Our other Doubt actors; Patrick White, Peggy Wilson, and Alika Hope are all new to BAT this year. The fact that we could find another perfect ensemble comprised of local professionals two years in a row is proof that this area is very rich in talent, which enforces our mission. We had our first table read of Doubt yesterday, and I had chills, I can’t imagine a more perfect cast than the four of us; truly, it’s going to be a powerful production. As far as our designers and directors, many are the same as last year and some are new. The one unifying characteristic is that they are all connected to Barrington Stage Company! It just sort of happened the first season, and having found professionals I can trust, who already work together is tremendously helpful to me as the producer.
RR: What will the future of BAT look like in terms of a season, meaning, how many shows per year, will it just be a summer run or will it be year-round, and any hints of what will be next in terms of programming?

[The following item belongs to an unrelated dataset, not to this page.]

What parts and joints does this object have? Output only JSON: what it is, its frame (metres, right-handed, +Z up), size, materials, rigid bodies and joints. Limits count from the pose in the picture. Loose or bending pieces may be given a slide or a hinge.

CB-D: The model you are seeing now is the baby steps version of where we’re headed. This summer it’s two shows, ultimately, we’d like to be doing three a summer-but we need to see what happens in terms of fundraising before I can say if that will be happening as soon as 2013. This year, we will be doing a weekend performance in the fall; we will definitely participate in the 2013 10×10 Festival on North in the winter; and we will continue to expand our educational programming, while prepping for next summer. As far as hints, my artistic associates are furiously reading and running plays by me for consideration, and we have some exciting ideas, but nothing I can share yet, except that it won’t be John Patrick Shanley again!